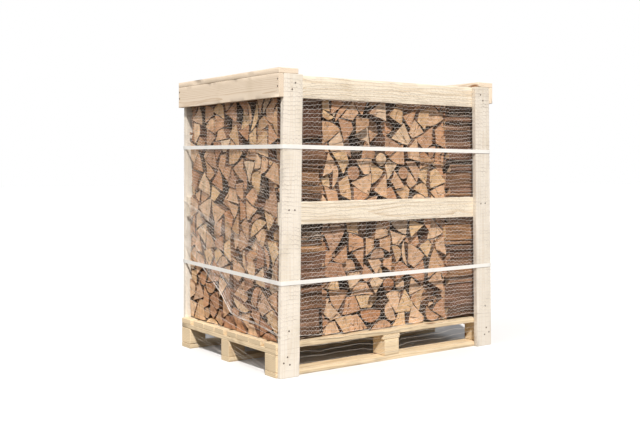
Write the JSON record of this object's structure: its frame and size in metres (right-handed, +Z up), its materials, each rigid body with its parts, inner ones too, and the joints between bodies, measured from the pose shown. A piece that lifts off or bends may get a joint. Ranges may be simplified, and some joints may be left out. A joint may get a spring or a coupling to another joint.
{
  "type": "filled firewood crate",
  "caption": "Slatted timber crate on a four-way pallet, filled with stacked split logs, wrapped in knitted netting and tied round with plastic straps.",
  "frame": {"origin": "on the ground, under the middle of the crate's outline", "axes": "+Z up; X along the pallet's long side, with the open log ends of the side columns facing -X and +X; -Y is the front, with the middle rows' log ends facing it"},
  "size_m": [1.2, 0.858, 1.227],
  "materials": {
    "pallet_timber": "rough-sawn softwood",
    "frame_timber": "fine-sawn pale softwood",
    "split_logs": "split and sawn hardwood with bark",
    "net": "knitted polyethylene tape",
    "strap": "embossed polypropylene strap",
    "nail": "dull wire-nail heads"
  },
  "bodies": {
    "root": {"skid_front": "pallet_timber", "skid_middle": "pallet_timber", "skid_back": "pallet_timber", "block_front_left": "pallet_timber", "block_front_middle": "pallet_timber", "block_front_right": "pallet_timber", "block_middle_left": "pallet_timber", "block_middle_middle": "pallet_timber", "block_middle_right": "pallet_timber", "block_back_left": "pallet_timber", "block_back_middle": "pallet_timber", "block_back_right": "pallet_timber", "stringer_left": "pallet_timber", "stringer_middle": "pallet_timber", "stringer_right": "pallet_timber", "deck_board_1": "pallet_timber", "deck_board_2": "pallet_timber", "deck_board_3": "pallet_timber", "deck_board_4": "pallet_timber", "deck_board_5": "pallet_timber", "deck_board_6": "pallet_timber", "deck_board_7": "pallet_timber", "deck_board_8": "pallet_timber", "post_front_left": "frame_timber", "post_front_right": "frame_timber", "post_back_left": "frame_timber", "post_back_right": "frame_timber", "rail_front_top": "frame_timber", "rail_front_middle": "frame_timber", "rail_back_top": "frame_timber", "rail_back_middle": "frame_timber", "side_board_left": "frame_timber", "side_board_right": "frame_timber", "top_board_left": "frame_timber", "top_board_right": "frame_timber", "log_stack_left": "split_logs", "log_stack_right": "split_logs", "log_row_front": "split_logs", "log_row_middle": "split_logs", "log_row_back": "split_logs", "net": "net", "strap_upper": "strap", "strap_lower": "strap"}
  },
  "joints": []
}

* _Short problem_: Select from the material above each line in which the string "joints" appears, and list those lines.

* _Result of the task_:
Write the JSON record of this object's structure: its frame and size in metres (right-handed, +Z up), its materials, each rigid body with its parts, inner ones too, and the joints between bodies, measured from the pose shown. A piece that lifts off or bends may get a joint. Ranges may be simplified, and some joints may be left out. A joint may get a spring or a coupling to another joint.
  "joints": []